Wine Spies Vineyard Check:
The location of the Maloy O’Neill Vineyards can be seen in this satellite photo.
What the winery says
About This Wine:
The grapes for this wine came from our Windy Hill Estate Vineyard. Picked two weeks earlier than the Gold Medal Winning 2004 Cabernet Sauvignon. The Windy Hill wine has similar characteristics with big, extracted fruit. The supple mid-palate glides focused tannins into a seductive finish accented by notes of cedar and fine grains. At only 1 ton per acre, and super small clusters and berries, this is a good example of a wine with huge skin to juice ratio resulting in a dark, inky Cabernet. A classic estate wine that can drink well upon release yet ages gracefully for 10-15 years.
About The Winery:
Maloy O’Neill Vineyards is dedicated to making the highest quality wines in limited quantities while maintaining superior one-to-one client relationships. Through this dedication, the family belives in and aspires to providing a legacy for future generations of the Maloy O’Neill Clan. Maloy O’Neill is a family owned and operated vineyard and winery located in California’s beautiful Central Coast region.
We are dedicated to producing estate-bottled varietals and site-specific wines from our vineyards and other selected vineyards in the Paso Robles area. These vineyards have consistently produced high quality, intensely fruity vintages. Premium wine handcrafted in small lots is our main focus in delivering a unique product to our consumers. Cabernet Sauvignon is our flagship variety, but other premium varietals include Merlot, Syrah, Zinfandel, Petite Sirah, Sangiovese, Pinot Noir, Cabernet Franc, Chardonnay, Muscat Canelli, and Malvasia Bianca.

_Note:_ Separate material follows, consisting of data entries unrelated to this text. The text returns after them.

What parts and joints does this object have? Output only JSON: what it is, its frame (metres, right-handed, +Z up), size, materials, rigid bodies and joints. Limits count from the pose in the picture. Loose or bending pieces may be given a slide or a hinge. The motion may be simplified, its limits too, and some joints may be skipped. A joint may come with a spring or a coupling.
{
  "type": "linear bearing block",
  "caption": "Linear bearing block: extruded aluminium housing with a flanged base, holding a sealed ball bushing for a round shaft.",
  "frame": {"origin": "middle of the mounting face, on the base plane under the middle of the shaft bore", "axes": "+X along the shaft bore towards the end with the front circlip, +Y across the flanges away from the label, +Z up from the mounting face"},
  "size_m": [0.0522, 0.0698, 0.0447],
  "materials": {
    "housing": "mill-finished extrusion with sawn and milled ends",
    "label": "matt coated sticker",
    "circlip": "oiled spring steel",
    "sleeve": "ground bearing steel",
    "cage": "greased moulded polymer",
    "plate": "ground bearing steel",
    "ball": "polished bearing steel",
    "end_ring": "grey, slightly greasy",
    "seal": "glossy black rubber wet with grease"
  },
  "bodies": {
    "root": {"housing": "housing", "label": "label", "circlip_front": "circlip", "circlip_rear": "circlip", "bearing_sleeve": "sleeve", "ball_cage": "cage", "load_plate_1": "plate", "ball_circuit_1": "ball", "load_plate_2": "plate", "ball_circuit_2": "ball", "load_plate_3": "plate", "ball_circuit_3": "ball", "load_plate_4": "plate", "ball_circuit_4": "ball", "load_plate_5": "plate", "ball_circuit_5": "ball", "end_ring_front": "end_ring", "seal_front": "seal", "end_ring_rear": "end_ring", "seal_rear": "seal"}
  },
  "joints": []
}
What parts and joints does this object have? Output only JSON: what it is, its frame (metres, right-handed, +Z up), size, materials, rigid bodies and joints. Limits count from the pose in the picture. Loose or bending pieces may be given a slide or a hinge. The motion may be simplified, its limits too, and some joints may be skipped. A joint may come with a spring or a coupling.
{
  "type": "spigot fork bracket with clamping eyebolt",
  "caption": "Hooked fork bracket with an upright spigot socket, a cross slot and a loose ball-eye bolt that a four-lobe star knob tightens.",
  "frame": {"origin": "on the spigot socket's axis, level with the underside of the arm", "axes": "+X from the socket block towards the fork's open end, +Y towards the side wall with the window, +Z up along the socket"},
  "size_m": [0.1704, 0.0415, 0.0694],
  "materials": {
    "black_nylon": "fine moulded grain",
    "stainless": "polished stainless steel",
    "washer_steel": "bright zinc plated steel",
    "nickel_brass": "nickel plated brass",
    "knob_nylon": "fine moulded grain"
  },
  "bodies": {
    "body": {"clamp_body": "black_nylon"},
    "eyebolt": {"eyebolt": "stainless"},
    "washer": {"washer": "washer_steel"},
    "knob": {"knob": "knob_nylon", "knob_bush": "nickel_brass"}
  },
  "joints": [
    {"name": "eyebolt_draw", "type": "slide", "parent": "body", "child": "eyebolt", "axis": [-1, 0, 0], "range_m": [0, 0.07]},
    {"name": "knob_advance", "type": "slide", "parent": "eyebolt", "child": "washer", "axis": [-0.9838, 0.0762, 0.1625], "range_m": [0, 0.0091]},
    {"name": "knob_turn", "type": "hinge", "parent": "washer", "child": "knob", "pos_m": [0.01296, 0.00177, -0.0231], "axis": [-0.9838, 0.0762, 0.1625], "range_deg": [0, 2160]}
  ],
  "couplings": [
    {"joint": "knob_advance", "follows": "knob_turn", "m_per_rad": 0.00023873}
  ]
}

Making Premium wines has long been the passion of winemaker, Shannon O’Neill. Years of education and experimentation have culminated in the MOV wine collection now available. Shannon is able to focus on small lot artistry utilizing modern wine technology to maximize the potential of the vineyards.The winemaker’s hard work and craftsmanship has been noticed. MOV has been quickly recognized for red wines. We have won multiple Gold and Silver medals for each of vintages from prestigious North American wine competitions.
O’Neill Vineyards has been producing high quality grapes in the Paso Robles area since 1982. We have been a local supplier of grapes for many wineries in the area, as well as wineries in Napa, Sonoma, Mendocino, and Lake County. What started out as a 20 acre experiment in 1982, has now grown into 150 acres planted with nine varieties. O’Neill Vineyards has always been family owned and operated, dedicated to producing only the highest quality fruit for our wines and those who buy our fruit. Cabernet Sauvignon is why O’Neill Vineyards has become so well known, but we also currently grow Merlot, Syrah, Zinfandel, Petite Sirah, Sangiovese, Chardonnay, Muscat Canelli, and Malvasia Bianca.
The vineyard site consists of over 180 acres, with vines spread across several different soil types and microclimates. Although it has taken years of fine-tuning, many improvements have been made in the vineyard to maximize these different conditions. In 1997 we switched to a vertical shoot position trellis system, and employed canopy management techniques such as leaf, shoot, and cluster thinning to reduce yields and open up the canopy. Soil and water management has also become a top priority. Paso Robles area soils commonly need annual amendments and pH adjustments in order to maintain proper nutrient uptake and overall vine health. The result has been a dramatic increase in quality reflected in the wines from these grapes. There is also a five-acre experimental vineyard on the property, dedicated to varietal, rootstalk, and clonal experimentation. The grapes from these vines are used for small-scale winemaking experiments as well.